Asia ex Japan equities extended their losses in a volatile quarter for world markets. The MSCI Asia ex Japan index recorded a negative return, though it outperformed the MSCI World index. Persistent concerns over the US-China trade conflict and the pace of US interest rate hikes dominated sentiment. The darkening global economic outlook further troubled investors. Notably, China’s economy recorded its weakest quarterly growth since the global financial crisis. Industrial production and retail sales also slowed more than expected, heightening growth concerns. Policymakers responded with measures to support the economy, including cutting banks’ reserve requirement ratios and boosting credit for small and private companies.

Across the region, export-oriented markets Taiwan, South Korea and China posted sharp declines. Taiwanese and South Korean stocks were dragged lower by steep falls in technology heavyweights. In China, healthcare and energy were the worst performing sectors. Hong Kong equities retreated but outpaced the region as strong gains in consumer staples stocks helped mitigate losses.

Meanwhile, the plunge in crude oil prices lifted some net oil importers; Indonesia, the Philippines and India bucked the downtrend to close higher. The Indonesian rupiah was also buoyed by Bank Indonesia’s surprise interest rate increase. In India, a widening rift between the government and the Reserve Bank of India culminated in the unexpected resignation of the central bank governor. A former civil servant was appointed as the new head of the central bank.

Emerging markets

Emerging markets lost value in Q4 as the US-China trade dispute persisted and concerns over global growth increased. The MSCI Emerging markets index decreased in value but outperformed the MSCI World.       

Mexico was among the weakest index markets as rising concern over the incoming government’s policies, and the implications for investment, led to a sell-off in equities and the peso. A series of public consultations were held during the quarter, the most notable of which rejected the building of a new airport in Mexico City (which is already one-third complete).

The Asian EM of Taiwan, South Korea and China all underperformed with a combination of trade uncertainty, disappointing corporate earnings and technology cycle concerns a headwind. In China, Q3 GDP growth by more than expected to 6.5% YoY while higher frequency data continued to deteriorate and the authorities announced further measures to support the economy. Elsewhere, a sharp fall in crude oil prices was a headwind for several oil producing EM, notably Colombia but also Russia.

By contrast, Brazil posted a strong gain as equities and the real rallied in anticipation of a market-friendly election outcome, which was confirmed with Jair Bolsonaro’s run-off victory in late October. Several markets sensitive to external pressures also posted gains, including Indonesia and India, which benefited from the decline in crude oil prices. 

Global bonds

Bond yields were lower over the quarter, broadly reflecting increased risk aversion and volatility amid continued macro uncertainty relating to trade tensions, Brexit and politics in Italy.
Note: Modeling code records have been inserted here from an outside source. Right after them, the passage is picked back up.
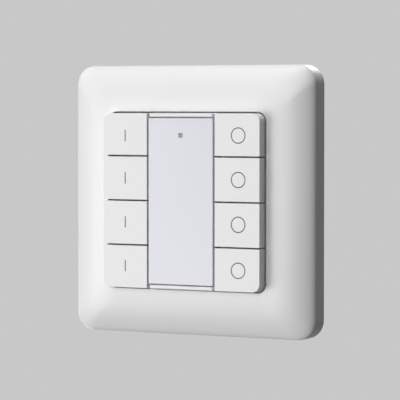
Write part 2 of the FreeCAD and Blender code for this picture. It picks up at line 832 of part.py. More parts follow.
processor_chip = chip("processor_chip", "0", "chip_level", "board_front", "board_front + chip_height")
indicator_led = box("indicator_led", "-led_width / 2", "led_width / 2", "dot_level - led_width / 2",
                    "dot_level + led_width / 2", "board_front", "board_front + led_height")


def screw(name, x, z, point, seat, top):
    # The head lies on its seat and the shank runs from it to the point, either way along the wall's normal.
    shank = rod(name + "_shank", x, z, "screw_radius", *sorted([point, seat], key=amount))
    head = rod(name + "_head", x, z, "head_radius", *sorted([top, seat], key=amount))
    return joined(name, [shank, head])


board_screws = grouped("board_screws", [
    screw("board_screw_" + tag, x, z,
          "board_rear + board_screw_reach", "board_rear", "board_rear - head_height")
    for tag, x, z in board_screw_places])


# Lid of the wall housing: it clamps the mounting plate from the front and carries the key board.
def socket_window(sketch):
    half_x = "(header_width / 2 + socket_wall + head_gap)"
    half_z = "(header_height / 2 + socket_wall + head_gap)"
    rectangle(sketch, f"-{half_x}", half_x, f"header_level - {half_z}", f"header_level + {half_z}")


housing_lid = body_named("housing_lid")
grow(housing_lid, "lid_plate", "plate_thickness", "board_rear", square("lid_half", "lid_corner"))
grow(housing_lid, "lid_sleeves", "-coupler_level", "plate_thickness",
     squares_at(lid_screw_places, "sleeve_width / 2"))
cut(housing_lid, "lid_sleeve_bores", "-coupler_level - cut_past", "board_rear + cut_past",
    discs_at(lid_screw_places, "clearance_radius"))
cut(housing_lid, "lid_head_seats", "lid_seat", "board_rear + cut_past",
    discs_at(lid_screw_places, "head_radius + thread_gap"))
cut(housing_lid, "board_screw_room", "plate_thickness - cut_past", "board_rear + cut_past",
    squares_at(board_screw_places, "head_radius + head_gap"))
cut(housing_lid, "socket_window", "plate_thickness - cut_past", "board_rear + cut_past", socket_window)

lid_screws = grouped("lid_screws", [
    screw("lid_screw_" + tag, x, z,
          "-(coupler_rear + lid_screw_reach)", "lid_seat", "board_rear - thread_gap")
    for tag, x, z in lid_screw_places])


# Wall housing: a deep shell behind the plate, with lugs that hold the plate and a bay for the bus terminals.
rear_housing = body_named("rear_housing")
grow(rear_housing, "shell_block", "-housing_depth", "plate_thickness",
     square("housing_half", "housing_corner"))
dress(rear_housing, "Chamfer", "shell_edge", "housing_edge", lies_at("-housing_depth"))


def plate_lugs(sketch):
    for up in both_ways:
        sides = (f"{up} * lug_level - lug_width / 2", f"{up} * lug_level + lug_width / 2")
        rectangle(sketch, "housing_half - housing_wall / 2", "housing_half + lug_reach", *sides)
        rectangle(sketch, "-(housing_half + lug_reach)", "-(housing_half - housing_wall / 2)", *sides)


grow(rear_housing, "plate_lugs", "-(lug_gap + lug_depth)", "-lug_gap", plate_lugs)
cut(rear_housing, "shell_hollow", "-housing_floor", "plate_thickness + cut_past",
    square("housing_half - housing_wall", "housing_corner - housing_wall"))
grow(rear_housing, "screw_towers", "-(housing_floor + housing_wall / 2)", "-coupler_rear",
     squares_at(lid_screw_places, "tower_width / 2"))
cut(rear_housing, "tower_bores", "-(coupler_rear + lid_screw_reach + cut_past)", "-(coupler_rear - cut_past)",
    discs_at(lid_screw_places, "screw_radius + thread_gap"))
grow(rear_housing, "bay_walls", "-(housing_floor + housing_wall / 2)", "-(bay_floor - bay_wall)",
     lambda sketch: rectangle(sketch, "-(bay_half + bay_wall)", "bay_half + bay_wall",
                              "bay_bottom - bay_wall", "bay_top + bay_wall"))
cut(rear_housing, "terminal_bay", "-(housing_depth + cut_past)", "-bay_floor",
    lambda sketch: rectangle(sketch, "-bay_half", "bay_half", "bay_bottom", "bay_top"))
cut(rear_housing, "pin_holes", "-(bay_floor + cut_past)", "-(bay_floor - bay_wall - cut_past)",
    squares_at(pin_places, "pin_width / 2 + thread_gap"))


# Coupler board inside the housing, with what it carries.
coupler_board = body_named("coupler_board")
grow(coupler_board, "coupler_sheet", "-coupler_rear", "-coupler_level",
     squares_at(at_middle, "coupler_half"))
dress(coupler_board, "Chamfer", "coupler_corners", "coupler_corner", stands_out("board_thickness"))
cut(coupler_board, "coupler_screw_holes", "-coupler_rear - cut_past", "-coupler_level + cut_past",
    discs_at(lid_screw_places, "clearance_radius"))

header_sides = ("-header_width / 2", "header_width / 2",
                "header_level - header_height / 2", "header_level + header_height / 2")
contact_places = (-2, -1, 0, 1, 2)
contacts = [box("header_block", *header_sides, "-coupler_level", "-coupler_level + header_depth")]
for place in contact_places:
    left = f"{place} * contact_pitch - contact_width / 2"
    contacts.append(box(f"contact_{len(contacts)}", left, f"{left} + contact_width",
                        "header_level - contact_width / 2", "header_level + contact_width / 2",
                        "-coupler_level + header_depth", "board_rear - contact_cover - contact_gap"))
board_header = joined("board_header", contacts)


def contact_wells(sketch):
    half = "(contact_width / 2 + contact_gap)"
    for place in contact_places:
        middle = f"{place} * contact_pitch"
        rectangle(sketch, f"{middle} - {half}", f"{middle} + {half}", f"header_level - {half}",
                  f"header_level + {half}")


board_socket = body_named("board_socket")
grow(board_socket, "socket_block", "-coupler_level + header_depth + contact_gap", "board_rear",
     lambda sketch: rectangle(sketch, *header_sides))
cut(board_socket, "contact_wells", "-coupler_level + header_depth - cut_past", "board_rear - contact_cover",
    contact_wells)

storage_capacitor = body_named("storage_capacitor",
                               "-(coupler_half - capacitor_margin - capacitor_radius)", "capacitor_place")
grow(storage_capacitor, "capacitor_can", "-(coupler_rear + capacitor_length)", "-coupler_rear",
     discs_at(at_middle, "capacitor_radius"))

power_choke = body_named("power_choke", "coupler_half - choke_margin - choke_width / 2",
                         "lid_screw_place - tower_width / 2 - choke_gap - choke_width / 2")
grow(power_choke, "choke_block", "-(coupler_rear + choke_height)", "-coupler_rear",
     squares_at(at_middle, "choke_width / 2"))
dress(power_choke, "Chamfer", "choke_corners", "choke_corner", stands_out("choke_height"))
bus_driver_chip = chip("bus_driver_chip", "coupler_half - driver_margin - chip_width / 2", "driver_place",
                       "-(coupler_rear + chip_height)", "-coupler_rear")

terminal_pins = grouped("terminal_pins", [
    box(f"terminal_pin_{side}", f"{x} - pin_width / 2", f"{x} + pin_width / 2",
        f"{z} - pin_width / 2", f"{z} + pin_width / 2", "-(bay_floor + pin_reach)", "-coupler_rear")
    for side, x, z in pin_places])


# Plug-on bus terminals: four push-in wire holes each, in the rear face.
def bus_terminal(name, sign):
    body = body_named(name, f"{sign} * pin_across", "terminal_level")
    front = "-(bay_floor + terminal_gap)"
    rear = "-(bay_floor + terminal_gap + terminal_depth)"
    grow(body, name + "_block", rear, front,
         lambda sketch: rectangle(sketch, "-terminal_width / 2", "terminal_width / 2",
                                  "-terminal_height / 2", "terminal_height / 2"))
    dress(body, "Chamfer", name + "_edges", "terminal_edge", lies_at(rear))
    cut(body, name + "_socket", "-(bay_floor + pin_reach + terminal_gap)", f"{front} + cut_past",
        squares_at(at_middle, "pin_width / 2 + thread_gap"))
    wire_places = [("wire", f"{across} * wire_hole_across", f"{up} * wire_hole_pitch / 2")
                   for across in both_ways for up in both_ways]
    cut(body, name + "_wire_holes", f"{rear} - cut_past", f"{rear} + wire_hole_depth",
        squares_at(wire_places, "wire_hole_width / 2"))
    return body


terminal_red = bus_terminal("terminal_red", "-1")
terminal_black = bus_terminal("terminal_black", "1")

doc.recompute()

nodes = keys + switches + [
    cover_frame, mounting_plate, key_carrier, label_window, label_card, indicator_lens, indicator_led,
    key_board, processor_chip, board_socket, board_screws, housing_lid, lid_screws, rear_housing,
    coupler_board, board_header, storage_capacitor, power_choke, bus_driver_chip, terminal_pins,
    terminal_red, terminal_black,
]

for feature in doc.Objects:
    if "Invalid" in feature.State or "Error" in feature.State:
        raise RuntimeError(f"{feature.Name} did not rebuild")
    if feature.TypeId == "PartDesign::Pocket":
        if feature.Shape.Volume > feature.BaseFeature.Shape.Volume - least_cut:
            raise RuntimeError(f"{feature.Name} removes nothing")

os.makedirs("parts", exist_ok=True)
for node in nodes:
    shape = node.Shape
    if shape.isNull() or not shape.isValid():
        raise RuntimeError(f"{node.Label} is not a sound shape")
    shape.exportStep(f"parts/{node.Label}.step")
    print(f"{node.Label}: {len(shape.Solids)} solid, {shape.Volume:.1f} mm3")
print(f"{len(nodes)} nodes written")
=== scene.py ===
import json
import math

import bmesh
import bpy
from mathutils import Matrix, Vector


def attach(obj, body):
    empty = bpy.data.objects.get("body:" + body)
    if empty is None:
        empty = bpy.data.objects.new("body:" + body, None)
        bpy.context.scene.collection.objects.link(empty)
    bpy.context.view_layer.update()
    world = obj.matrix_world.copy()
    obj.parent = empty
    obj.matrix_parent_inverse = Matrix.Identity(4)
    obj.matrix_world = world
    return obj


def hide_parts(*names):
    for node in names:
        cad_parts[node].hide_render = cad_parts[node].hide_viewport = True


# Eight-key lighting control panel. Metres: X to the right, Y into the wall, Z up; the wall is at Y = 0.

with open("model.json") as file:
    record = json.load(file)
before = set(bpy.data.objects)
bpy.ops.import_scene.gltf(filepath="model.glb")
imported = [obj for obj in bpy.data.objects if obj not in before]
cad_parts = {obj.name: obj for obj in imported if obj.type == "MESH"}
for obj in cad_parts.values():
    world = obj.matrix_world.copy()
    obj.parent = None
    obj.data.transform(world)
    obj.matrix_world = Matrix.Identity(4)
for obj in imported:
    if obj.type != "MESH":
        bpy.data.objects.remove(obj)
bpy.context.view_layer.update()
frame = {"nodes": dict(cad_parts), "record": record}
print("frame loaded:", len(frame["nodes"]), "nodes")

mm = 0.001
mergeReach = 0.0005 * mm  # corners nearer than this are one
placeReach = 0.001 * mm  # places nearer than this count as the same
sameWay = 0.99  # cosine from which two directions count as the same
cutReach = 1  # millimetres by which a cutter reaches past what it cuts

slotOf = {part["node"]: part["material_slot"] for part in frame["record"]["subparts"]}


# where the photograph was taken from, in millimetres
cameraSetup = {
    "place": (365.0, -676.8, 31.3),
    "looksAlong": (-0.4755, 0.8788, -0.0408),
    "lens": 219.6,
    "sensor": 36,
}

# azimuth runs to the right from straight in front; strength 1 lights a facing white to full white
lamps = {
    "leftLamp": {"azimuth": -42, "elevation": -12, "strength": 0.68, "width": 1.4, "height": 1.5},
    "frontLamp": {"azimuth": 4, "elevation": 17, "strength": 0.3, "width": 0.9, "height": 0.9},
    "highLamp": {"azimuth": -15, "elevation": 76, "strength": 0.68, "width": 1.5, "height": 1.3},
    "rearLamp": {"azimuth": 222, "elevation": -14, "strength": 0.3, "width": 0.9, "height": 0.9},
    "backLamp": {"azimuth": 186, "elevation": 35, "strength": 0.35, "width": 0.9, "height": 0.9},
}

studio = {
    "lampDistance": 2,
    "ambient": 0.02,
    "backdrop": 0.578,
    "floorLevel": -2.6,
    "floorSize": 6,
    "floorGlow": 0.42,  # what the floor lacks of the backdrop's tone, where the camera sees it
    "floorFinish": {
        "colour": (0.6, 0.6, 0.6), "roughness": 0.7, "toneChange": 0.01, "grainScale": 300,
        "grainStrength": 0.05, "grainDepth": 0.2},
}


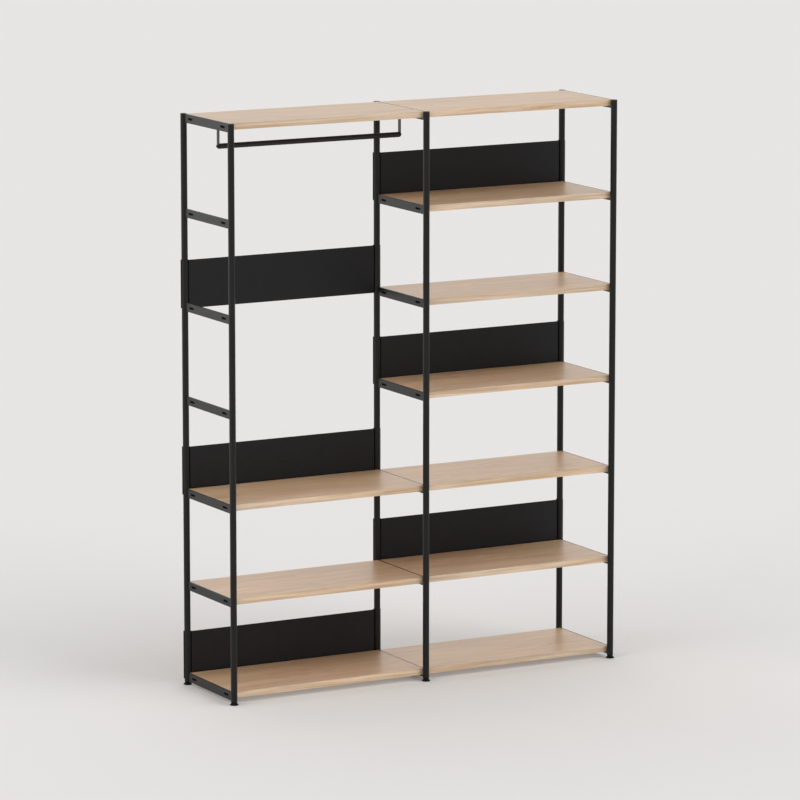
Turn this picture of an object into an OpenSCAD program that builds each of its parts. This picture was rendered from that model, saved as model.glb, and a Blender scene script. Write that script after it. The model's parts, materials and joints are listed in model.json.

Comments from Fed Chair Jerome Powell indicated a slightly dovish shift though the Fed implemented the fourth rate rise of the year in December. US 10-year Treasury yields fell from 3.06% to 2.68%.

In Europe, 10-year Bund yields declined from 0.47% to 0.24% as data remained lacklustre. At its final meeting of the year, the ECB confirmed it would end its bond purchase programme, but downgraded its growth and inflation forecasts for the year. Italian 10-year yields were volatile, but overall fell from 3.15% to 2.74% as the government reached an agreement with the EU on the budget, having reduced its fiscal deficit target to 2.04% (previously 2.40%).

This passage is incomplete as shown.